On the basis of these serious issues, Hornstein states that ‘the conservative and more appropriate approach is to question the validity of SET for all summative purposes’, else we risk alienating good lecturers who have been on the receiving end of SET bias, and also inappropriately encouraging academics to put on a performance just to make students happy rather than to choose the best pedagogical practices for ensuring a stimulating and effective educational environment. He also has an answer for how to assess good teaching in the absence of SET:
If one truly wants to understand how well someone teaches, observation is necessary. In order to know what is going on [in] the classroom, observation is necessary. In order to determine the quality of instructors’ materials, observation is necessary. Most of all, if the actual desire is to see improvement in teaching quality, then attention must be paid to the teaching itself, and not to the average of a list of student-reported numbers that bear at best a troubled and murky relationship to actual teaching performance. University faculty benefits most from visiting each other’s classrooms and looking at others’ teaching materials routinely. Learning can occur from one another, exchanging pedagogical ideas and practices.
Again, the strength of the author’s language evidences the passion that many lecturers feel about evaluation of teaching. Hornstein’s recommendation hopefully resonates with University of Exeter staff who participate in the institution’s Annual Review of Teaching–something that many may find onerous to organize beforehand but beneficial to discuss afterwards. Demonstrating and discussing best practice with colleagues is an essential part of a well-rounded reflective teaching practice (and is one of the ‘four lenses’ advocated by Brookfield); as indicated by the work of Hornstein and Uttl et al., student feedback alone may not always tell the full story, and so it can be helpful and encouraging to also hear what colleagues have to say.
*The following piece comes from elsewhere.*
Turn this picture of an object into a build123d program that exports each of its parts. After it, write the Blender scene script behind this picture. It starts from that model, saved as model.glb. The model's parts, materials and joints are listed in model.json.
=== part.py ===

Hornstein notes that SETs can be a useful way of helping students feel engaged in their own education; rather than discounting the importance of the student voice, he questions the way in which that voice is recorded. Universities are increasingly exploring ways of empowering students to work side-by-side with academics in shaping their own learning process, as demonstrated in the growing importance of more experiential learning activities such as engagement in research projects and flipped classrooms in which students teach their peers. Work like that by Hornstein and Uttl et al. should encourage institutions to build on these positive advances and find more equitable, accurate, and beneficial tools for measuring the student learning experience. Ideally, these data would then be used alongside colleague observations to produce more comprehensive, constructive evaluations of each lecturer’s teaching and learning activities.